In 2000, Hubbard Street brought the work of Israeli choreographer Ohad Naharin to the United States for the first time with the piece "Minus 16." Stallings discovered that Naharin's system of movement, called Gaga, allowed her to work around her injuries. "The movement philosophies were so helpful for me," she says of the yoga-like technique that seeks to establish fluidity throughout the body. "Working in the philosophies of Gaga, I was able to begin finding new paths, new channels that up until then had been blocked."
In 2005, Stallings premiered her first independently choreographed evening-length work, Moody Hollow (the title takes its name from the spot in Georgia where her family met for reunions). The run sold out and was met with standing ovations every night. Moody Hollow made the cover of the Chicago Tribune, and Stallings was named Chicagoan of the Year.
Atlanta Ballet artistic director John McFall traveled to Chicago just to see the show and was so impressed that he invited Stallings to create a piece with his company. That invitation turned into Stallings' three-year contract as choreographer-in-residence at the Atlanta Ballet. "You can't categorize someone like her because she's always in motion," McFall told Creative Loafing in 2010. "That's what's so special. You celebrate the fact that it's always unexpected."
"I guess we're a company."
Initially, living in Atlanta never crossed Stallings' mind. She says Atlanta made her feel "unsettled and uncomfortable." Her partner Richard Carvlin, former Hubbard Street production manager, was working in New York with Jazz at Lincoln Center, and she lived out the first part of her residency in short stints, mostly in Atlanta hotel rooms as she traveled around the world to fulfill a growing roster of commissioned works in Hong Kong, Germany, New York, and South America.

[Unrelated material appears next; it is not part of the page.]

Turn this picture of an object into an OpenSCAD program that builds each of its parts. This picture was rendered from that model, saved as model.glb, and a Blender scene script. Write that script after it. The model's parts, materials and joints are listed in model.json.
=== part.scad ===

But in 2008, Stallings began work on big and was introduced to Atlanta's thriving hip-hop community. "That year I fell in love with the city," she says. She found herself welcomed into a community of artists. "There's always this quiet quaking that's going on with them," she says. "These are hungry people. They realize there's always more to do, and there's always better ways of doing it. And they were some of the warmest people I've ever met. I felt like I was part of this huge family. That was a first for me in the city."